I found this a very useful exercise and figured I would write stuff down as a reference for myself. This isn’t armchair quarterbacking - I view this as something I might have done - so I am eager to “review the tape” so to speak.

Likely Outcome

Assuming the facts of the matter were accurately represented by Zach (seems unlikely now), he could have backchanneled his complaints to Patrick first, who from all appearances could have shut down this program if it were truly tainted by bad faith. Misuse of confidential information would have been enforceable under NDA as well. Either of these could have led to a private settlement that was ruled out by public tweeting.

In the extremely likely chance that he was not going to have any impact (such as Stripe publicly reversing course/shutting down its launch) then all he was going to do was just tweet words to a small group of extremely-online Twitterfolk. In that case, he should have tried to go for a humorous take, highlighting Plaid’s strengths (from being in this game longer), rather than starting drama that would have gone nowhere and just reflected badly. Highlight the differences, not the similarities, on things the buyer cares about.

For a “funny” take on being cloned I like thinking about how Ricky Gervais talks about the US version of The Office.

Bad Look

The actual “bad look” here is that Plaid seems to be admitting they disclosed way too much valuable information during the interview process.

  • This could have been covered by NDA, which is certainly enforceable if the facts of this case were true
  • But it also points to a certain naivete/laxness in disclosure - the best way someone put this was “if you disclose too much info to an interviewee that’s a you problem”

Playing victim as CEO isn’t strong leadership.

(Other words used to describe this were: “lack of maturity”, “not being intentional”, “optics of CEO attacking a PM”

Second Order Effects

Most of these have to do with induced paranoia.

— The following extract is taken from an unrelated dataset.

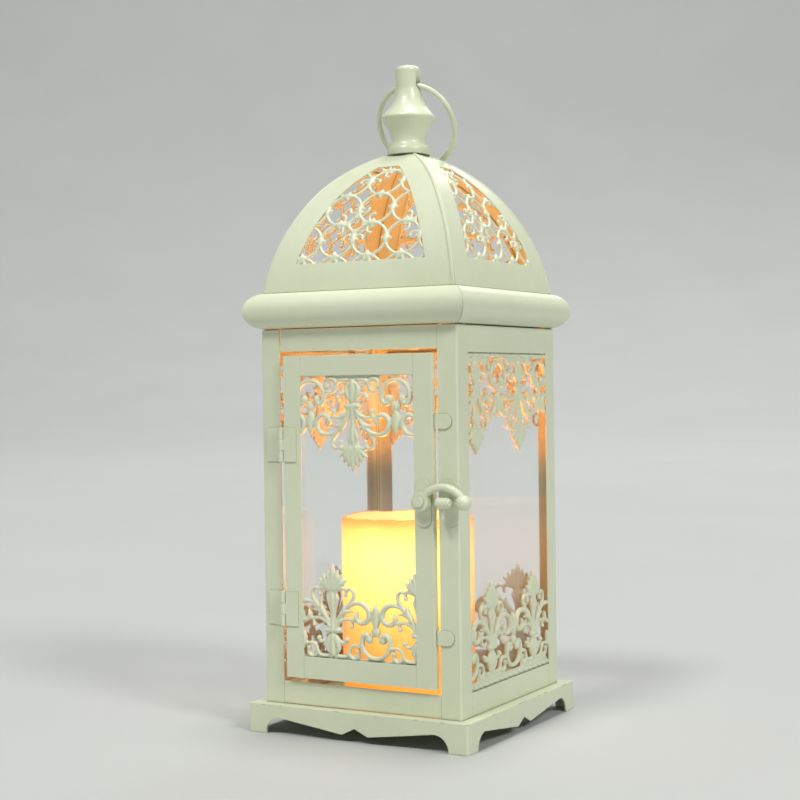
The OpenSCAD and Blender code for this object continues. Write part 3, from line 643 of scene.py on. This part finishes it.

  • Future partnerships with Stripe are now less likely. Future partners of Plaid may also hesitate.
  • Executives who may work on adjacent/competitive products in the past/present/future are less likely to interview with Plaid
  • Plaid employees get distracted? and become much more suspicious of interviewees/generally paranoid in bizdev/partnerships
  • Future acquirers/investors in Plaid get worried about how easy it is to clone

The “loss” by Plaid (because Stripe had the last word) also further eroded confidence in Plaid’s leadership.

Less interesting arguments

There were some responses I did not agree with:

  • You shouldn’t acknowledge a competitor: It’s Stripe. Not some no-name company. Still, I acknowledge that some part of this is true - it presents Stripe’s product as viable competition
  • Demonstrates fear of Stripe: I don’t know about that. Generally I defend people’s right to tweet whatever they want (within bounds of professional behavior) and be personally relatable. You’re allowed to complain without being read as “fear”… but perhaps you have less room to complain if you run a $13b startup.